* TO BE DONE:
Only the lines from the first one through the line with "return [circle(AIR_R, 40, polar(AIR_RING_R, a), -1)" should be printed, exactly as they appear.

* PROVIDED DATA:
#####

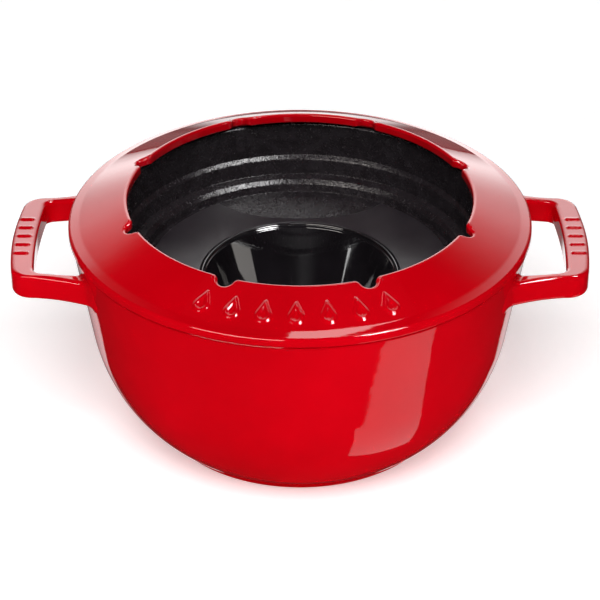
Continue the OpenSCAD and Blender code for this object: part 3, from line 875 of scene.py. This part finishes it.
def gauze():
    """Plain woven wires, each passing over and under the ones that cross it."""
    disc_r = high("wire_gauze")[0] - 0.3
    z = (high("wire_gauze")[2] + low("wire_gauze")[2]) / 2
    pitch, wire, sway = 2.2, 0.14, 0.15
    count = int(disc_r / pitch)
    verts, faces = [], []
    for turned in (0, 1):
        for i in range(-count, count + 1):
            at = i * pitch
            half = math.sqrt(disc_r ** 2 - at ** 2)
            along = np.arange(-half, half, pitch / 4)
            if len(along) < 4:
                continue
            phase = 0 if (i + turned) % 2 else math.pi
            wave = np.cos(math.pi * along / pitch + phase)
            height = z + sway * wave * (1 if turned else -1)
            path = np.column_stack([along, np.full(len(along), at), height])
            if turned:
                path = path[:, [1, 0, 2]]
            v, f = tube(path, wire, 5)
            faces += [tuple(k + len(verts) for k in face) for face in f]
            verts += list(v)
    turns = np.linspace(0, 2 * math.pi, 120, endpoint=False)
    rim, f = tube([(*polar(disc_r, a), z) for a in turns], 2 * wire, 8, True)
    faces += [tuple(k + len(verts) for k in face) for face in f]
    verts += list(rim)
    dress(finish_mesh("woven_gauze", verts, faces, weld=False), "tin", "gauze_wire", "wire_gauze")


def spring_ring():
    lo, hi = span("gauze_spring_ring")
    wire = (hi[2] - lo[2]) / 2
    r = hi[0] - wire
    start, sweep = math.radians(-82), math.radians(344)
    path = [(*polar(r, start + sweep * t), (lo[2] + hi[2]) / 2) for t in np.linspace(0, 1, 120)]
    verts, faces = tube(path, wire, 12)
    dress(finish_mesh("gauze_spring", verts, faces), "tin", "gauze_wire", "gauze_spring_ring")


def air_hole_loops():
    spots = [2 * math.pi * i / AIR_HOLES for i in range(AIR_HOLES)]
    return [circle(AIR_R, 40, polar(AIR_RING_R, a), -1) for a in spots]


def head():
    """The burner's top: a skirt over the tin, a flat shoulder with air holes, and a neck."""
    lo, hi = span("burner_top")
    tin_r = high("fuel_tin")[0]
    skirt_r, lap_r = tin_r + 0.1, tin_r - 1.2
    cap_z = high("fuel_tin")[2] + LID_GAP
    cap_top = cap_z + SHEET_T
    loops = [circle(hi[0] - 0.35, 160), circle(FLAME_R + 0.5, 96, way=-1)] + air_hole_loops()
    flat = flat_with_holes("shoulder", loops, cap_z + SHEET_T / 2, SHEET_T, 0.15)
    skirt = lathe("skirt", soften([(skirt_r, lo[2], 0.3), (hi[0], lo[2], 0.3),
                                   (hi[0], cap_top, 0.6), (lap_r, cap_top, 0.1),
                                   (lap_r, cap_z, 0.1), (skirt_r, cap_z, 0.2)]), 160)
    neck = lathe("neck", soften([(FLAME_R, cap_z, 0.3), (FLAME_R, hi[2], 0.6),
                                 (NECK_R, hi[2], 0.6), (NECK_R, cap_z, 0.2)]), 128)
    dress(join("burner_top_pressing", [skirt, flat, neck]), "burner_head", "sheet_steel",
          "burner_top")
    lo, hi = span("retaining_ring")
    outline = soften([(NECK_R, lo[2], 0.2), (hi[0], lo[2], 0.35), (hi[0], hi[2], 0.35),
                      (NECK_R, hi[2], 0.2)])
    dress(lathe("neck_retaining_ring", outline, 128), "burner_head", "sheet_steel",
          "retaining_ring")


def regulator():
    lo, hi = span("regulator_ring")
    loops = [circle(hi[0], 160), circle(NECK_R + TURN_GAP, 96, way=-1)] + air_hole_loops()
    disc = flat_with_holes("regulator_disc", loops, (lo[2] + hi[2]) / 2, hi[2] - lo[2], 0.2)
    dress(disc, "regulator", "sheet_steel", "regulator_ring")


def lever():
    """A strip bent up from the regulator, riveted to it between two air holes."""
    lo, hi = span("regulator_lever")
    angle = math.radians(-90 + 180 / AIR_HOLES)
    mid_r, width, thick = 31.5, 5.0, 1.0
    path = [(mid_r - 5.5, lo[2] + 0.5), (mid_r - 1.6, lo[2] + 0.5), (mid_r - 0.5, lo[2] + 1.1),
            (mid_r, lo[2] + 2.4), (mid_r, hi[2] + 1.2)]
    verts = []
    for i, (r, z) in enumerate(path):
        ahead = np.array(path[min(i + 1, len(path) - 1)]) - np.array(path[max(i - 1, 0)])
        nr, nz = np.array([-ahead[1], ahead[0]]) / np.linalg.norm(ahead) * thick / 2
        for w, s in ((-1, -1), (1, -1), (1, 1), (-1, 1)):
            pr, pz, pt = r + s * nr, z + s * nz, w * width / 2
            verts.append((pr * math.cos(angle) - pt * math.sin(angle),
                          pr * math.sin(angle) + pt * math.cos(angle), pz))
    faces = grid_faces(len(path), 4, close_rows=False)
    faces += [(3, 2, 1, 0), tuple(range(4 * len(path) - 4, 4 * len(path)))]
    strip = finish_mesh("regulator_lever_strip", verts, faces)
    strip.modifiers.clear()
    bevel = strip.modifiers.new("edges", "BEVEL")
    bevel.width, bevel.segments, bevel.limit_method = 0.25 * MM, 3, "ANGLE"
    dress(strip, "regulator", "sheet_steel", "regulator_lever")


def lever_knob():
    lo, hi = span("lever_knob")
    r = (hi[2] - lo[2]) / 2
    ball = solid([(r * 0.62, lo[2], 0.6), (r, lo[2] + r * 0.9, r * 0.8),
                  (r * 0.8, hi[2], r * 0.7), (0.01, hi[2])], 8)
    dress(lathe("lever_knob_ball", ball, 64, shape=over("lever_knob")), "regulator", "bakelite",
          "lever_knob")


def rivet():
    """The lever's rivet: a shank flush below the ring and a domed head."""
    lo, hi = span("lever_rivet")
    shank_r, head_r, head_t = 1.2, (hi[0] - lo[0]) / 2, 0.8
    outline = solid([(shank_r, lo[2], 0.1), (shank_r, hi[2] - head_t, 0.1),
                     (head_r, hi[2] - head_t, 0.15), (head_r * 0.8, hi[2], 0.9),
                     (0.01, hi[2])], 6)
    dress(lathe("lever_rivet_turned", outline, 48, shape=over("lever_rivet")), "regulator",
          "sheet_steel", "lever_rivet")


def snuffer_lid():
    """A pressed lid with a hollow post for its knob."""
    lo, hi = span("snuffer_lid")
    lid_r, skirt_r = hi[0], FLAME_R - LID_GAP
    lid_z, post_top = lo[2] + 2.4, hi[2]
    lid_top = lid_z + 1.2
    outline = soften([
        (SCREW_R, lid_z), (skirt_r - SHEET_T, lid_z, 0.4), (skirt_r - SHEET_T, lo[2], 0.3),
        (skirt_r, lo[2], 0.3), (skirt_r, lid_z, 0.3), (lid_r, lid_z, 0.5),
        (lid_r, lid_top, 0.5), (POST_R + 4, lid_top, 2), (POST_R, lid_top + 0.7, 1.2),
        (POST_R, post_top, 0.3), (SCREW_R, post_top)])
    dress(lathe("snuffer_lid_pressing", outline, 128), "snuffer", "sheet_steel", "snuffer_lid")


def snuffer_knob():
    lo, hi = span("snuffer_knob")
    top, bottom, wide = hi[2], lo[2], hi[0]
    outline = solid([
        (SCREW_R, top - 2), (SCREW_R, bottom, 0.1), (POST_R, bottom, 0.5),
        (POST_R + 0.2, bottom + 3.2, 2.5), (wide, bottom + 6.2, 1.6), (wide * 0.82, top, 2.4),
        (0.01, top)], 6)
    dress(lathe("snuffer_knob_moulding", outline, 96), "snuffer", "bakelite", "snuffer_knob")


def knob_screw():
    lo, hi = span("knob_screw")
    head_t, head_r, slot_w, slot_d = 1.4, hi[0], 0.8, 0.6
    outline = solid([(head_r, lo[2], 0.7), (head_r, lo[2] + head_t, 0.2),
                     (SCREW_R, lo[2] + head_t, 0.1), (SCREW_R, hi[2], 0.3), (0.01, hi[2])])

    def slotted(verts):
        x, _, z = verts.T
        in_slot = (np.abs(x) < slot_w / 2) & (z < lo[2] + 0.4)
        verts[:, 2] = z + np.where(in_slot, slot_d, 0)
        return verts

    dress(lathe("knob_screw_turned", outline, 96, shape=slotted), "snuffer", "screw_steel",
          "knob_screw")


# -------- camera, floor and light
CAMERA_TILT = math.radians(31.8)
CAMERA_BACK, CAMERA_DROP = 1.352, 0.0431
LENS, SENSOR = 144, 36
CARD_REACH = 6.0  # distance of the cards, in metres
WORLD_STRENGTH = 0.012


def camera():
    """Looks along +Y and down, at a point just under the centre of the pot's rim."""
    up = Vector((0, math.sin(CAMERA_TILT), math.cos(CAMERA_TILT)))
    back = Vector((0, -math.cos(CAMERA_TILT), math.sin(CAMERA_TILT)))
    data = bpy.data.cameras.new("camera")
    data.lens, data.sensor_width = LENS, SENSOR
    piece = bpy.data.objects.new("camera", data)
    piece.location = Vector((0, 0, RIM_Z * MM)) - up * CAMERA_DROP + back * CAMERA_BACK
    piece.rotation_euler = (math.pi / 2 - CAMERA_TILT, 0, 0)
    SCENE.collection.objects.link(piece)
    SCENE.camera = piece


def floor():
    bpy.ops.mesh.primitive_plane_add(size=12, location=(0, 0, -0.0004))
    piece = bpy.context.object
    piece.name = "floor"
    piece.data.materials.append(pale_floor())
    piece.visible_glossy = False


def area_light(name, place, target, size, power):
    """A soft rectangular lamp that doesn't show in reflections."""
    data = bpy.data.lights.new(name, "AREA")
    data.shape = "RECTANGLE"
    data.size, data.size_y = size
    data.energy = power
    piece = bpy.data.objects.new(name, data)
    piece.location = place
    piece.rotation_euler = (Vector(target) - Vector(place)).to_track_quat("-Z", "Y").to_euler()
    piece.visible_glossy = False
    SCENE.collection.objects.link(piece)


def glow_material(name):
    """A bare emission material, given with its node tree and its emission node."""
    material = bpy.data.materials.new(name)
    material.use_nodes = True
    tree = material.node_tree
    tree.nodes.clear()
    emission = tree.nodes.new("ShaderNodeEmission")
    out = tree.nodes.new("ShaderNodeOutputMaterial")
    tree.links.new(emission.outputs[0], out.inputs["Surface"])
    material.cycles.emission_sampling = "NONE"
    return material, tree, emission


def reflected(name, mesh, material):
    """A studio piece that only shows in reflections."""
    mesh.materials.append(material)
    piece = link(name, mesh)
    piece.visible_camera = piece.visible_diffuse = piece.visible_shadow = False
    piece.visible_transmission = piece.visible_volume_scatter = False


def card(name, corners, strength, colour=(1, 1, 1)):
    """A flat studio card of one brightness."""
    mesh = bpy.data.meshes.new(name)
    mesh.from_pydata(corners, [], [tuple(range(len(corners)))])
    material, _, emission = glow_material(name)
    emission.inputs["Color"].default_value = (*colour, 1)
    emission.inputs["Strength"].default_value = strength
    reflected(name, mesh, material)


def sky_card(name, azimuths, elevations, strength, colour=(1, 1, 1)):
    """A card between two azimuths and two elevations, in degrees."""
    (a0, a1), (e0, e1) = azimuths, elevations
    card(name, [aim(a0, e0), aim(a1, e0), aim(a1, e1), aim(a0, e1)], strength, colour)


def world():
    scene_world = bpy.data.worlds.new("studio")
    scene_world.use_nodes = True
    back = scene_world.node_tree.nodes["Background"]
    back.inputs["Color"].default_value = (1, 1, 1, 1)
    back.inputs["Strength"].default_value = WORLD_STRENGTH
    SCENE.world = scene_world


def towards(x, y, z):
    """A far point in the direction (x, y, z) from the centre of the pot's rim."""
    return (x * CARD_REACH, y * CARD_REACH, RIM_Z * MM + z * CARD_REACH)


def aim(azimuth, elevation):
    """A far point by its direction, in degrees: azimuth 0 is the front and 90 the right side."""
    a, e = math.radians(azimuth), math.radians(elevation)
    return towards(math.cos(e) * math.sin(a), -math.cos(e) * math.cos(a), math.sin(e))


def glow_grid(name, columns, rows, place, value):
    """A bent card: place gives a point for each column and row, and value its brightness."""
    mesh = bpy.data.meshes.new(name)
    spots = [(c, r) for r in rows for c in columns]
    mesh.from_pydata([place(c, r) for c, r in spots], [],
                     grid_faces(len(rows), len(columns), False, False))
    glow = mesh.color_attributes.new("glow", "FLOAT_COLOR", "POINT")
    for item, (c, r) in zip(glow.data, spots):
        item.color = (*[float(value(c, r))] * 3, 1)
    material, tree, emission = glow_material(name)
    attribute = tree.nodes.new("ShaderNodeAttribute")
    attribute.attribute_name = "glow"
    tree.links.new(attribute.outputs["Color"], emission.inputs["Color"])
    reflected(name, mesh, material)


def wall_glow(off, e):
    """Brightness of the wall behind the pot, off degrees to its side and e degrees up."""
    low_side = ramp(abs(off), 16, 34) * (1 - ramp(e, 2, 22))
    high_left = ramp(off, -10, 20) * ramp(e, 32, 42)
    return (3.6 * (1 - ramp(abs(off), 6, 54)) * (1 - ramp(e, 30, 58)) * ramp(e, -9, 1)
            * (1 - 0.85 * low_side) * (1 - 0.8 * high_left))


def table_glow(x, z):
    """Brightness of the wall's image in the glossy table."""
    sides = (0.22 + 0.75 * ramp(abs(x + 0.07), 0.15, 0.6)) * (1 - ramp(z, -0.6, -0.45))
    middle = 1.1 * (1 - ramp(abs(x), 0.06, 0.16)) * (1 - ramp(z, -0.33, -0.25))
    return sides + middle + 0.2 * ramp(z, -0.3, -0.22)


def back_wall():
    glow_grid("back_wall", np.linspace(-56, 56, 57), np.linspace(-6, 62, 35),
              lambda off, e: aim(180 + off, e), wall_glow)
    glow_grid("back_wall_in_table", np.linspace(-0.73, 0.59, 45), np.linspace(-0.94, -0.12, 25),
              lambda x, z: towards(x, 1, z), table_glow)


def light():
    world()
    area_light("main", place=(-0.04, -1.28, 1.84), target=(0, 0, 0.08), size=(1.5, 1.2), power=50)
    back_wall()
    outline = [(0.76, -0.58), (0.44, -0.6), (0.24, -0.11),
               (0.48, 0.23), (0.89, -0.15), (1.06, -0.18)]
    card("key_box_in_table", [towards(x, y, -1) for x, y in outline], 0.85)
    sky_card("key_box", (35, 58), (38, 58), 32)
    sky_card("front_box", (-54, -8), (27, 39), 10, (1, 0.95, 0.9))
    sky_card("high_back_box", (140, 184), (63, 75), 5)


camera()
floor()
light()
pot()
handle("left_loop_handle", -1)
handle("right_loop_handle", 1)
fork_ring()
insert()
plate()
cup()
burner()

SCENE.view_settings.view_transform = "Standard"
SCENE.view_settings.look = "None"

#####

* EXERCISE RESPONSE:
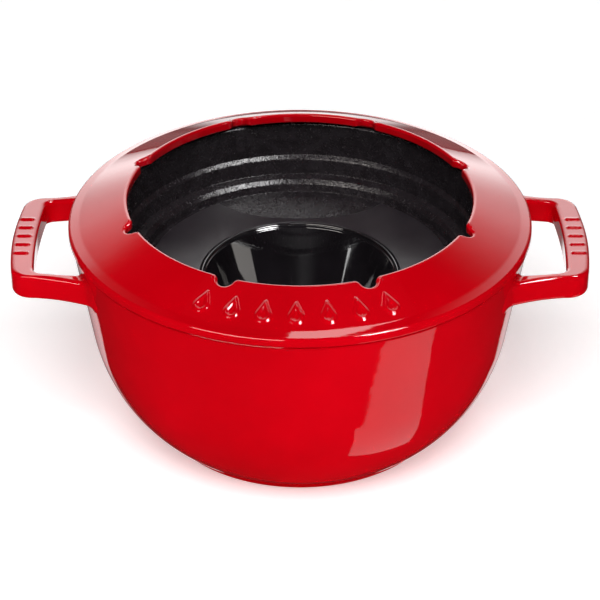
Continue the OpenSCAD and Blender code for this object: part 3, from line 875 of scene.py. This part finishes it.
def gauze():
    """Plain woven wires, each passing over and under the ones that cross it."""
    disc_r = high("wire_gauze")[0] - 0.3
    z = (high("wire_gauze")[2] + low("wire_gauze")[2]) / 2
    pitch, wire, sway = 2.2, 0.14, 0.15
    count = int(disc_r / pitch)
    verts, faces = [], []
    for turned in (0, 1):
        for i in range(-count, count + 1):
            at = i * pitch
            half = math.sqrt(disc_r ** 2 - at ** 2)
            along = np.arange(-half, half, pitch / 4)
            if len(along) < 4:
                continue
            phase = 0 if (i + turned) % 2 else math.pi
            wave = np.cos(math.pi * along / pitch + phase)
            height = z + sway * wave * (1 if turned else -1)
            path = np.column_stack([along, np.full(len(along), at), height])
            if turned:
                path = path[:, [1, 0, 2]]
            v, f = tube(path, wire, 5)
            faces += [tuple(k + len(verts) for k in face) for face in f]
            verts += list(v)
    turns = np.linspace(0, 2 * math.pi, 120, endpoint=False)
    rim, f = tube([(*polar(disc_r, a), z) for a in turns], 2 * wire, 8, True)
    faces += [tuple(k + len(verts) for k in face) for face in f]
    verts += list(rim)
    dress(finish_mesh("woven_gauze", verts, faces, weld=False), "tin", "gauze_wire", "wire_gauze")


def spring_ring():
    lo, hi = span("gauze_spring_ring")
    wire = (hi[2] - lo[2]) / 2
    r = hi[0] - wire
    start, sweep = math.radians(-82), math.radians(344)
    path = [(*polar(r, start + sweep * t), (lo[2] + hi[2]) / 2) for t in np.linspace(0, 1, 120)]
    verts, faces = tube(path, wire, 12)
    dress(finish_mesh("gauze_spring", verts, faces), "tin", "gauze_wire", "gauze_spring_ring")


def air_hole_loops():
    spots = [2 * math.pi * i / AIR_HOLES for i in range(AIR_HOLES)]
    return [circle(AIR_R, 40, polar(AIR_RING_R, a), -1) for a in spots]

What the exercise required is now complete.